К счастью, вражеские самолеты больше не показывались и работать можно было без помех.
С наступлением сумерек вереницы моряков с носилками потянулись со склада на корабль.
Укладкой пробки в трюмах занимались Землянухин и Вакуленко. Им помогали краснофлотцы Епифанов, Шарапов, Красавцев, Кузьмин и Худобин. Так как работать приходилось в воде, они надели резиновые костюмы. Кроме того, в каждом отсеке были снаряжены легкие водолазы. Землянухин проинструктировал их в сухом помещении. Ящерицей извиваясь среди магистралей, он показывал им, как плотнее укладывать пробку, чтобы ни малейшего просвета не оставалось. Сейчас водолазы добросовестно выполняли его указания.
Работали в полутьме, при свете аварийных фонарей.
Отсек за отсеком заполнялись пробкой. Когда ее накапливалось достаточно, сверху клали заранее подготовленные деревянные шиты, которые затем намертво поджимали подпорами. Там, где это было можно, пробка накрывалась даже железными листами, которые укреплялись с помощью электросварки.
К утру склад был очищен. Вся пробка - более 15 железнодорожных вагонов оказалась в трюмах "Беспощадного".
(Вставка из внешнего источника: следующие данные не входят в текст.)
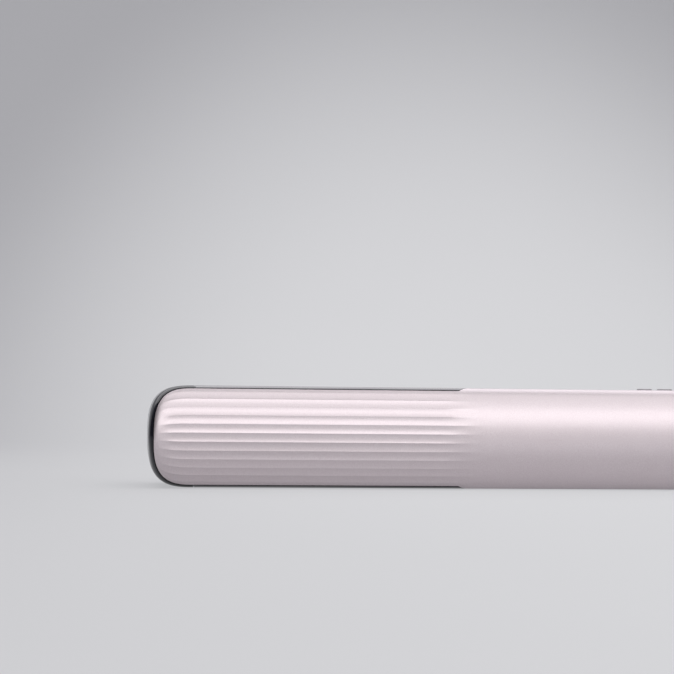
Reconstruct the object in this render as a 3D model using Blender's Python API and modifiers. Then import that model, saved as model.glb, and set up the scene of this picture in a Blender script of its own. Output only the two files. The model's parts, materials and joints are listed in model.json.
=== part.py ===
"""Hot air straightener: two hinged arms on a blower base, closed and lying on its narrow side.

X runs along the body from the tips to the base, Y through the two arms, Z across their width.
Lengths are in metres. Outlines of an arm are drawn for the front arm, with depths measured from the
middle plane between the arms, and the rear arm mirrors it.
"""
import math

import bmesh
import bpy
from mathutils import Matrix, Vector

# Driving dimensions of the body
ARM_WIDTH = 0.0400
ARM_DEPTH = 0.0300
ARM_GAP = 0.0020
CROWN_DEPTH = 0.0130
HEAD_LENGTH = 0.1272
HANDLE_LENGTH = 0.1128
HINGE_GAP = 0.0026
HOUSING_LENGTH = 0.0340
CAGE_GAP = 0.0004
CAGE_LENGTH = 0.0230

# Fits
CLEARANCE = 0.0003
OVERRUN = 0.0010
FAR = 0.1000

# Outer shell of an arm: rounded tip, walls and flutes
TIP_LENGTH = 0.0180
TIP_POWER = 3
DROP_LENGTH = 0.0090
SHELL_TIP_INSET = 0.0023
SHELL_SIDE_INSET = 0.0012
SHELL_WALL = 0.0018
SKIRT_DROP = 0.0010
FLUTE_PITCH = 0.00348
FLUTE_DEPTH = 0.00030
FLUTE_COUNT = 11
FLUTE_FACETS = 4
FLUTE_START = 0.0070
FLUTE_FULL = 0.0110
FLUTE_OVERHANG = 0.0028
FLUTE_FADE_LENGTH = 0.0120
TIP_SHARES = (0.004, 0.02, 0.06, 0.14, 0.28, 0.5, 0.75, 1.0)
MARGIN_SHARES = (0.2, 0.4, 0.6, 0.8, 1.0)

# Side frame and inner face
FACE_THICKNESS = 0.0020
WINDOW_START = 0.0220
WINDOW_SETBACK = 0.0102
NOZZLE_HALF = 0.0070
RIB_WIDTH = 0.0016
BAR_INSET = 0.0044
BAR_PROUD = 0.0005
BAR_FLANGE = 0.0006
BAR_BACK = 0.0012
NOZZLE_RECESS = 0.0002
NOZZLE_FLANGE = 0.0007
NOZZLE_BACK = 0.0009
SLOT_LENGTH = 0.0062
SLOT_WIDTH = 0.0015
SLOT_PITCH = 0.0080
SLOT_ROW = 0.0033
SLOT_ANGLE = 30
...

Мы с Козинцом проверили работу матросов. Все сделано прочно, надежно. Приказываю буксиру прекратить выкачивать воду. С тревогой ждем: не будет ли погружаться корабль? Нет, держится. Из отсеков поступают доклады о том, что уровень воды не повышается. Проходит час, другой. Крен устранен, корабль стоит на ровном киле. Все в порядке!
Неподалеку от нас, в штольне пристрелочной станции, разместился штаб тыла флота. Начальник тыла контр-адмирал Заяц - мой давний знакомый. Иду к нему поделиться удачей. Завидя меня, контр-адмирал поднял очки на лоб, спросил заботливо:
- Ну как, твой "Беспощадный" еще не утонул?
- Теперь не утонет. Мы его начинили пробкой, как плавательный пояс. Даже если весь корпус у него будет как решето, все равно он удержится на воде.
- Какой еще пробкой? - нахмурил густые брови контр-адмирал. - Что ты меня сказками забавляешь! Не время шутить.
- Да не шучу я. Пришел к вам, как к своему старому командиру и учителю, за советом. Вот хочу к командующему флотом на поклон пойти: пусть даст буксир. Тронемся на юг.